LOS ANGELES, (Reuters) – Attorneys for Donald Sterling told a probate court judge on Monday that the Los Angeles Clippers co-owner had been duped into taking medical examinations that determined he lacked the mental capacity to have a say in the $2 billion sale of his team.
Attorney Maxwell Blecher, speaking during a pre-trial hearing in the legal battle for control of the National Basketball Association franchise, said Sterling had been “brought by misrepresentation” by his estranged wife, Shelly Sterling, to submit to the examinations last month.
Blecher and co-counsel Bobby Samini also asked Los Angeles County Superior Court Judge Michael Levanas to allow them to present evidence of Sterling’s mental fitness in a bid to allow him to have a say in the family trust that owns the Clippers.
Levanas said he would rule on that request next week but cautioned that he believed the language in the trust that would install Shelly Sterling as its sole trustee if her husband was deemed mentally unfit was straightforward.
“I could do this trial in five minutes,” he said. “I don’t know why you need a court.”

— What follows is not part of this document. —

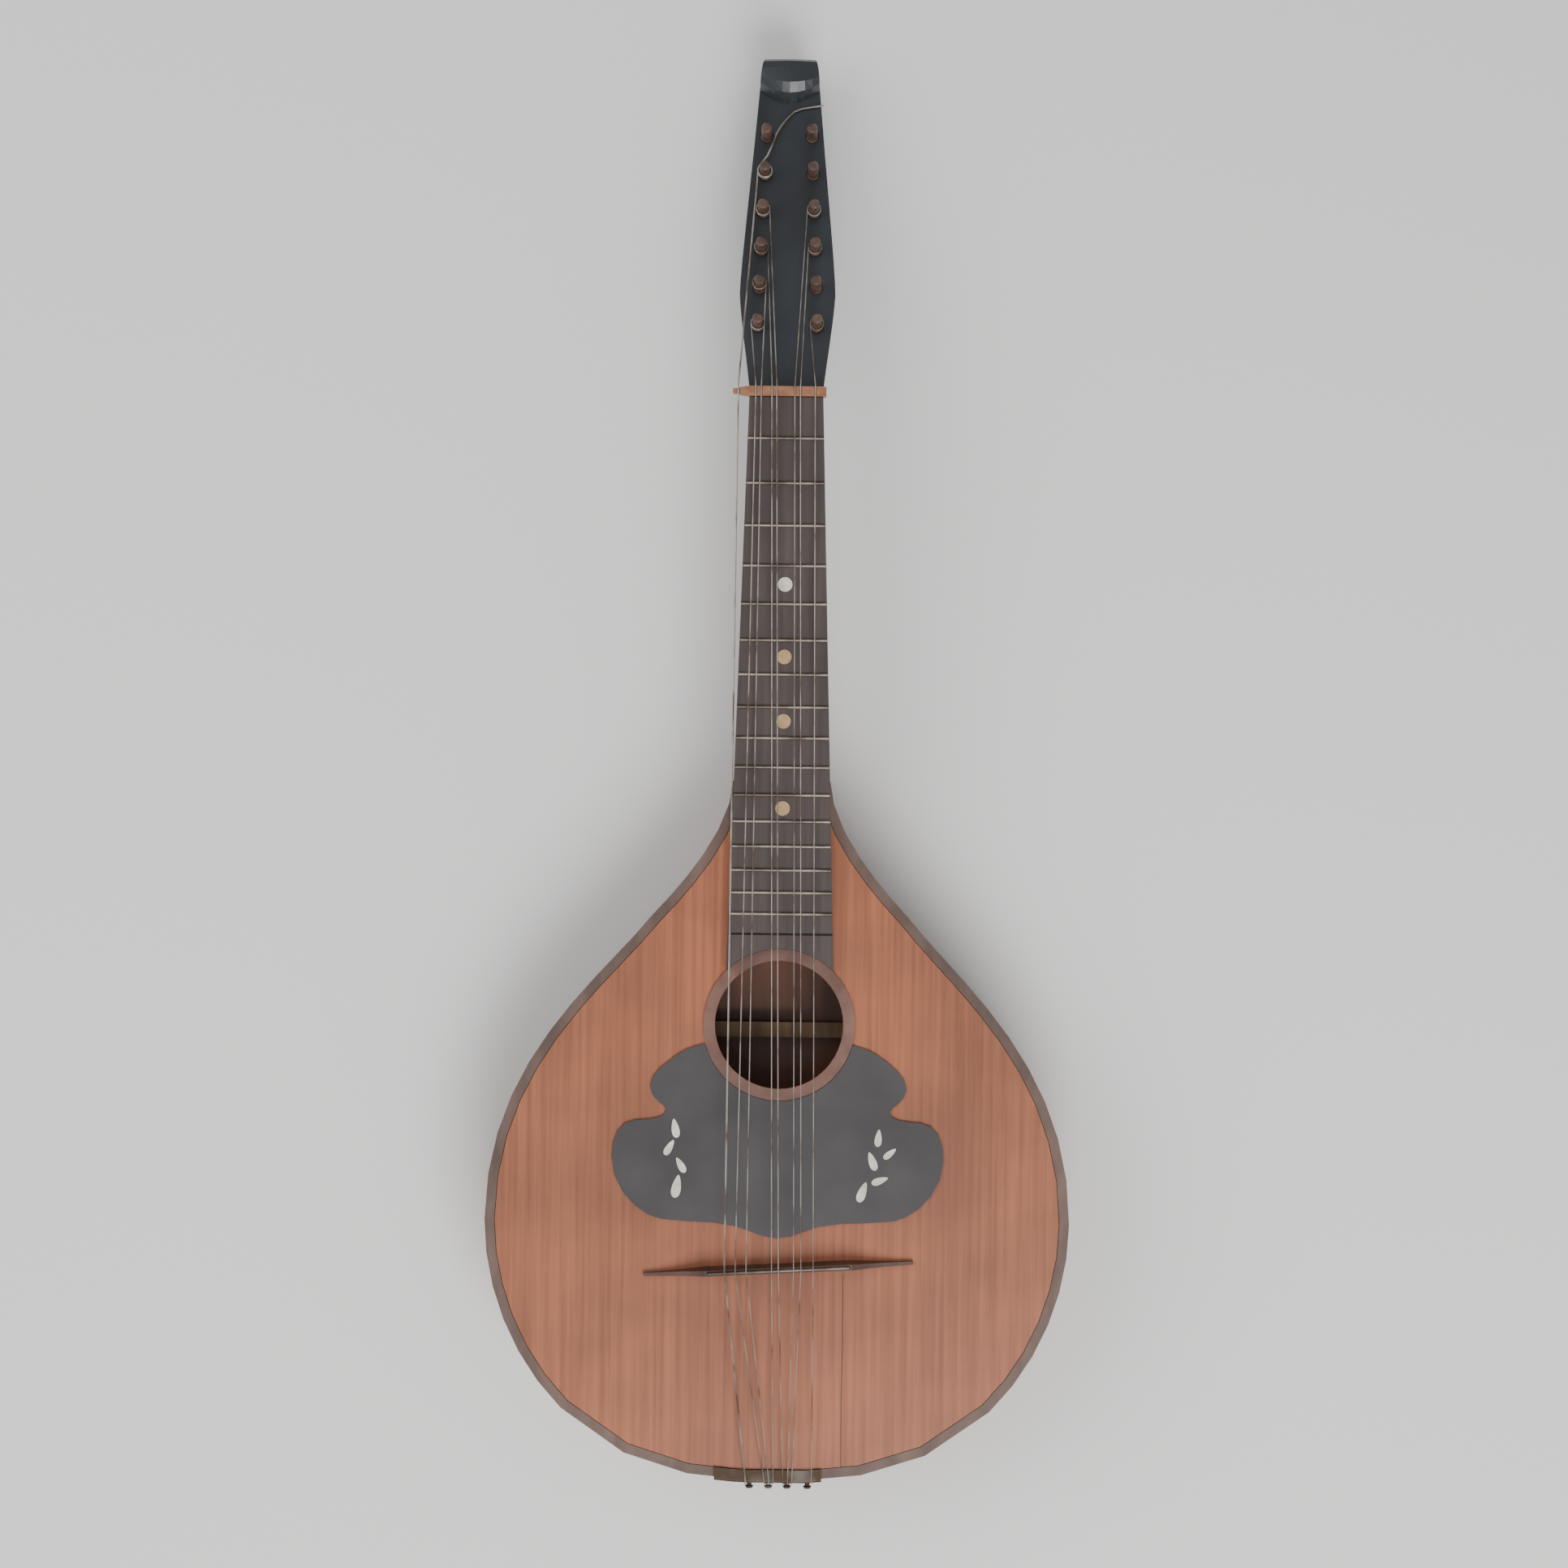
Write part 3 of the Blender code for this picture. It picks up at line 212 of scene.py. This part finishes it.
# Crack in the soundboard, right of the middle.
crack_mat = bpy.data.materials.new("crack")
crack_mat.use_nodes = True
crack_mat.node_tree.nodes["Principled BSDF"].inputs["Base Color"].default_value = (0.02, 0.01, 0.008, 1.0)
crack_line = [(0.0346, -0.025), (0.0349, -0.06), (0.0345, -0.09), (0.0348, -0.125),
              (0.0344, -0.125), (0.0341, -0.09), (0.0345, -0.06), (0.0343, -0.025)]
disc("crack", crack_line, 0.06602, 0.00008, crack_mat)

# Floor: pale and even.
bpy.ops.mesh.primitive_plane_add(size=12.0, location=(0.0, 0.2, packed_bounds[0].z))
floor = bpy.context.object
paint = bpy.data.materials.new("floor")
paint.use_nodes = True
paint.node_tree.nodes["Principled BSDF"].inputs["Base Color"].default_value = (0.82, 0.81, 0.79, 1.0)
paint.node_tree.nodes["Principled BSDF"].inputs["Roughness"].default_value = 0.8
floor.data.materials.append(paint)

# Lights: a large soft one from the tail side, a weaker one from the left, and pale surroundings.
for name, place, power, size in (("key", (0.5, -1.3, 2.0), 55.0, 1.4), ("fill", (-1.6, 0.6, 1.8), 22.0, 1.8)):
    data = bpy.data.lights.new(name, "AREA")
    data.energy = power
    data.size = size
    lamp = bpy.data.objects.new(name, data)
    lamp.location = place
    lamp.rotation_euler = (Vector((0.0, 0.2, 0.0)) - Vector(place)).to_track_quat("-Z", "Y").to_euler()
    bpy.context.scene.collection.objects.link(lamp)
world = bpy.data.worlds.new("room")
world.use_nodes = True
world.node_tree.nodes["Background"].inputs["Color"].default_value = (0.95, 0.97, 1.0, 1.0)
world.node_tree.nodes["Background"].inputs["Strength"].default_value = 0.55
bpy.context.scene.world = world

# Camera: straight above, turned slightly so that the head leans to the right.
lens = bpy.data.cameras.new("camera")
lens.lens = 80.0
lens.sensor_width = 36.0
camera = bpy.data.objects.new("camera", lens)
camera.location = (0.0011, 0.2285, 0.066 + 1.802)
camera.rotation_euler = (0.0, 0.0, math.radians(0.67))
bpy.context.scene.collection.objects.link(camera)
bpy.context.scene.camera = camera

Shelly Sterling has asked Levanas to confirm her as the controlling owner of the team after Donald Sterling vowed to block its $2 billion sale to former Microsoft Chief Executive Steve Ballmer.
Sterling, 80, was banned for life by the NBA in April and fined $2.5 million after privately taped racist remarks were leaked to celebrity website TMZ.com.
A four-day trial in Los Angeles Superior Court is set to begin on July 7 and offer a resolution ahead of the NBA owners’ July 15 vote on whether to approve the sale to Ballmer.
Donald Sterling’s lawyers have asked for the trial to be pushed back to August because a possible expert witness on dementia would be out of the country.
In May, neurologists examined Sterling and found that he suffers from dementia consistent with early Alzheimer’s disease, which would hand full control of the Clippers to his wife under a provision of the family’s trust.
Blecher said that a provision in earlier versions of the trust that allowed for a trustee to dispute such a move had been inadvertently omitted in the most recent trust, which was restated in December.
Sterling, who has owned the Clippers for 33 years, has also sued the NBA and its commissioner, Adam Silver, for $1 billion in damages.